Zwar wird China, wie nicht anders zu erwarten, nicht als militärischer Gegner eingestuft, sondern als Geschäftspartner und zugleich Konkurrent, genauer als "systemischer Konkurrent" ("systemic competitor"), dessen autoritäres System sich nicht mit den Werten des Vereinigten Königreich und anderer liberaler Demokratien vertrage. Einen besondere Aufmerksamkeit bekommt die militärische Entwicklung Chinas.

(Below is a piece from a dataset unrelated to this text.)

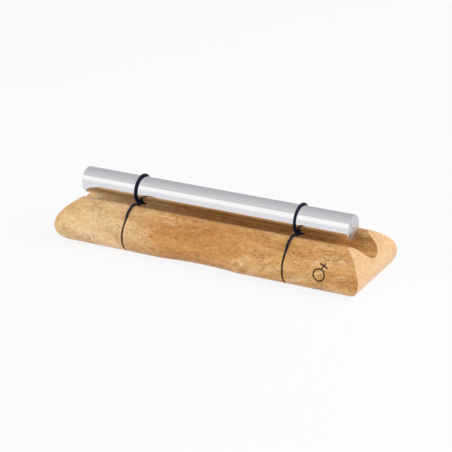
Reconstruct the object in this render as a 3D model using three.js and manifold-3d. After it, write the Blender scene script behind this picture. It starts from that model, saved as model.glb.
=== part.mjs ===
// Chime bar: a solid metal rod slung by two elastic cords over a grooved hardwood block.
// Millimetres, +Z up. X runs along the rod and Y from front to back, and the origin lies
// at the middle of the block's underside.

import * as THREE from "three";
import { mergeVertices } from "three/addons/utils/BufferGeometryUtils.js";
import Module from "manifold-3d";

const wasm = await Module();
wasm.setup();

// Space kept between pieces that touch on the real object.
const clearance = 0.3;
// How far a cutting shape runs past the faces that it cuts.
const overrun = 6;

// Wooden block: a low round-topped moulding, grooved, with rounded ends and its foot rounded
// under on every side.
const blockLength = 199;
const blockWidth = 57;
// Height that the moulding would have if no groove took its crown away.
const mouldingRise = 30.8;
const footRadius = 11.7;
// Depth of the groove's floor below that crown, and the room that it leaves round the rod.
const grooveDepth = 12.8;
const grooveRoom = 2.8;
const lipRadius = 5;
// Above the rounded foot each end leans in along a quarter ellipse, which would top out a
// little above the lips.
const endLeanLength = 31;
const endTopRise = 3.8;

// Finger scoop, the same on both long sides: a wide shallow hollow round an upright axis,
// leaning with the side above and rounded under with the foot.
const scoopRadius = 130;
const scoopDepth = 2.1;
const scoopTopDrop = 6.3;
const scoopOffset = -4;

// Saw kerfs that carry the cords round the front, the underside and the back.
const kerfSpacing = 105;
const kerfTopDrop = 6.5;
// Space between the cord and the table.
const kerfBaseRoom = 0.3;

// Metal rod.
const barDiameter = 16;
const barLength = 176;
// Height of the rod's axis above the lips.
const barRise = 5.9;
const barOffset = -4;
const barChamfer = 0.5;
const centreMarkRadius = 0.9;
const centreMarkDepth = 0.6;

// Elastic cord, its wrap round the rod and the knot that closes it.
const cordDiameter = 2;
// Places of the wrap along the rod, from its kerf, at each fifth of a turn.
const wrapPlaces = [-0.6, -2.6, -2.1, -0.9, 1.1, 2.1, 0.9];
const wrapTurnShare = 1 / 5;
const knotDiameter = 3.8;
const knotLength = 4.4;
const knotPlaceOnBar = -1;
const knotAngle = THREE.MathUtils.degToRad(48);
// Rounded ends of the knot, as shares of its radius and of half its length.
const knotProfileShares = [[0, -1], [0.7, -0.9], [1, -0.5], [1, 0.5], [0.7, 0.9], [0, 1]];
const tailDiameter = 1.8;
const tailLength = 4.8;
const tailDrift = 0.5;

const cordRadius = cordDiameter / 2;
const barRadius = barDiameter / 2;
const knotRadius = knotDiameter / 2;
const kerfWidth = cordDiameter + 2 * clearance;
const cordLift = clearance + cordRadius;
const kerfDepth = cordDiameter + clearance + kerfBaseRoom;
const knotRadialPlace = barRadius + clearance + knotRadius;

// Circle of the round top, which runs smoothly into the round of the foot.
const footCentreWidth = blockWidth / 2 - footRadius;
const footToCrown = footCentreWidth ** 2 + (mouldingRise - footRadius) ** 2 - footRadius ** 2;
const domeRadius = footToCrown / (2 * (mouldingRise - 2 * footRadius));
const domeCentreHeight = mouldingRise - domeRadius;
const footAngle = Math.atan2(footRadius - domeCentreHeight, footCentreWidth);
const grooveRadius = barRadius + grooveRoom;
const grooveCentreHeight = mouldingRise - grooveDepth + grooveRadius;
const scoopTopHeight = mouldingRise - scoopTopDrop;
const kerfTopHeight = mouldingRise - kerfTopDrop;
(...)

Sky News zitiert dazu folgenden Passus aus dem Sicherheitsbericht:
Die erheblichen Auswirkungen der militärischen Modernisierung Chinas und die wachsende internationale Durchsetzungskraft in der indopazifischen Region und darüber hinaus stellen ein zunehmendes Risiko für die Interessen Großbritanniens dar.
Sky News
Das strategische Interesse am indopazifischen Raum bekommt im neuen Bericht eine besondere Rolle. Wie sich das dann mit der Nato-Strategie gekoppelt wird und generell mit dem Bestreben der westlichen Bündnispartner, den Status quo des westlichen Way of Life militärisch abzusichern - angesichts der multipolaren Bedrohungsszenarien, zu denen auch die Folgen des Klimawandels gehören - wird noch einigen Stoff für geopolitische Diskussionen abgeben.
Die ersten scharfen Reaktionen auf die britischen Aufrüstungspläne sind ganz konkret und kommen dezidiert von Vertretern der nuklearen Abrüstung, die Großbritannien auf die Verletzung von Artikel 6 des Atomwaffensperrvertrags hinweisen.
Die Pläne der Regierung zum Ausbau der nuklearen Bewaffnung stehen laut der International Campaign to Abolish Nuclear Weapons (ICAN) im Widerspruch zur Vereinbarung, die von Großbritannien unterzeichnet wurde.
"Das Vereinigte Königreich ist unter dem Atomwaffensperrvertrag rechtlich verpflichtet, Abrüstung zu betreiben. Die Staaten werden sich bald treffen, um den Erfolg des Atomwaffensperrvertrags zu überprüfen, und wenn sie das tun, wird das Vereinigte Königreich sich für seine Handlungen verantworten müssen", so die ICAN-Erklärung.